As he plodded along the road, up to his knees in ash, he came to the one memory he did have of his former life. The one image of those years that remained unbearably vivid. A hotel room, strewn with empty liquor bottles and broken furniture. A pounding ache in his skull that made every sound torture. And amidst the wreckage, a folded note. The indistinct scribble that only a few could understand. The words spelling out, in not so many words, that the band was through. The others were gone, their bags with them, and he was left alone in the scattered refuse of his life. On the back of the note, fittingly enough, was the hotel bill.
A few scant years later, his act cleaned up, he'd tracked down the others. His friends, no, his family. The ones who had seen him through everything, who had done their best to reign in his behaviors, who had been so reluctant to give up on him that they'd stuck by his side through everything he threw at them. He was sitting there, gathering his courage to talk to them, when it had all gone to hell.. A few seconds, dragged out into an eternity, of blinding light and mind-numbing agony. Then darkness.
When he came to, he was alone. The world around him was a twisted, blackened hulk. Ruined buildings reached for the sky like vast skeletal talons. The sky burned with a dull orange light, filtered through dense toxic clouds. As the world died, the first flakes of snow began to fall. Blackened by ash and soot, they lay heavy on the ground. It was then that he began to walk.
He walked until he could walk no longer, walked until sleep finally overtook him and he collapsed in the cold snow. That was the first time he dreamed of the fireflies. There had only been a few in those days. They flitted above the ash, dancing through the gloom. The site filled him with foreboding, an overwhelming sense of dread. He tried to turn, to run away, but his hooves moved forward one step at a time. A single firefly noticed him, the tiny speck of light flickering and darting in his direction. With a delicate grace it landed on his muzzle. The pain was immediate and immense, dwarfing what he had felt when it had happened. He felt the intense heat and pressure, felt every flake of skin as it was charred and incinerated. The stench of burning hair and flesh filled his nostrils.
As abruptly as it had come over him, the vision ended. He stood once more amid the desolation. The fireflies danced their entrancing dance, twisting and spiraling through the endless apocalyptic night. He walked, not knowing what else to do, and gave the sparks of unearthly light a wide berth. Eventually, he awoke, and began walking again. Time became meaningless, day and night blended together in an eternal twilight. He felt no hunger, nor thirst. He felt only one drive: to find others. His loneliness became a flame the drove him ever onward. Along the way, he found a small wagon. The harness, miraculously intact, was strapped to a crumbling corpse. Within were a few scattered items, the dusty remains of some poor pony's life.

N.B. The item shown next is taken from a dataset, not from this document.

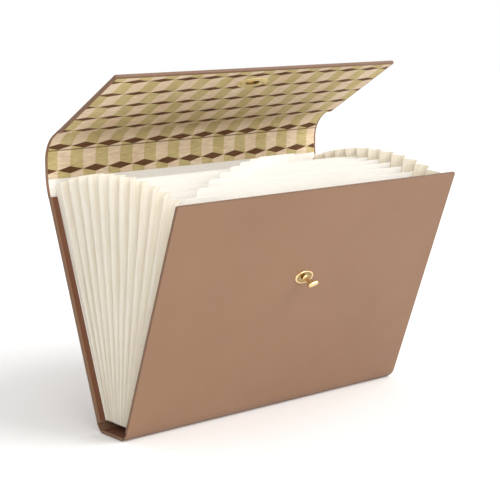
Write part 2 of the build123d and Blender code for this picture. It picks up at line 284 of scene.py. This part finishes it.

A hat, nearly new, the would keep the wind-driven ash and show from his eyes. A cloak, made of heavy wool, to ease the cold that seeped down to his bones. And below them, a scattering of faded photographs on brittle paper. Fragments of another life, he gazed at them for what felt like hours. The longing, the desire to find another in this emptiness, grew all the more painful, but he persevered. Loneliness dug its cruel claws into his heart, and he wondered how long he could manage before he went mad.
Finally, when the pain became unbearable, he hitched himself to the wagon and offered a word of thanks to the remains of the previous owner. His burden borne, he walked. And each time he slept, his dreams were filled with ever growing swarms of fireflies.